TransportTP is a two-phase decision system for transporter prediction
and categorization on a genome scale.
TransportTP utilized a two-phase framework. In the first phase,
a nearest neighbor classification was conducted from a curated
transporter database, TCDB. This phase integrated BLAST search
and HMM modeling and categorized query proteins as either non-transporters
or with initial transporter families. In the second phase, the evidences
associated with an unknown protein were collected and integrated to either
reinforce or deny the initial predictions, targeting the improvement of
prediction accuracy.
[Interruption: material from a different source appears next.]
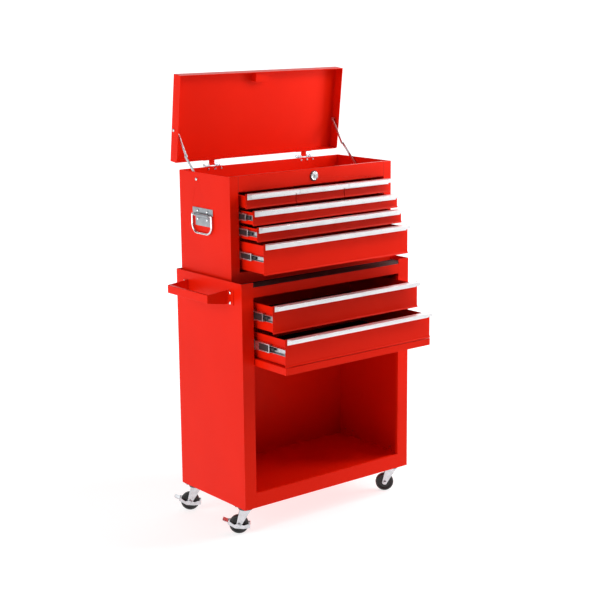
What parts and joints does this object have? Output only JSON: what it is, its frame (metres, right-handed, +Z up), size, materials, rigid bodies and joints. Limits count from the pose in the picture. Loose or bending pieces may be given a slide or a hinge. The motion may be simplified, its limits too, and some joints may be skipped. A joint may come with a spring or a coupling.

These evidences included their transmembrane segments,
their K-nearest neighbors in the TCDB, their transporter-related Pfam domains
and GO terms, and their nearest proteins in the SWISSPROT. All the evidences,
together with their original BLAST and HMM scores generated in the initial predictions,
were converted into classification features and put into a decision
system, specifically decision trees. With the decision system, the initial
predictions were either reinforced or removed according to the feature values.
The performance of TransportTP was benchmarked. A decision tree was firstly
trained on yeast genome and then tested it on other six model genomes and four
non-model genomes, ranging from archaean to eukaryotic genomes. A preliminary
literature-based validation has cross-validated 82.3% of our predictions with
which overlapped with 80.4% of the predicted transporters in TransportDB,
a putative transporter database for hundreds of genomes. Comparing with our
previous approach which only applied BLAST search, HMM modeling and TMS filtering
[ Li et al, Bioinformatics, 2008], the new two-phase system increased more
than 15% of validation rate but maintained the similar overlap rate with
TransportDB. It also outperformed other alternative approaches, such as
suffix trees and Support Vector Machines (SVMs).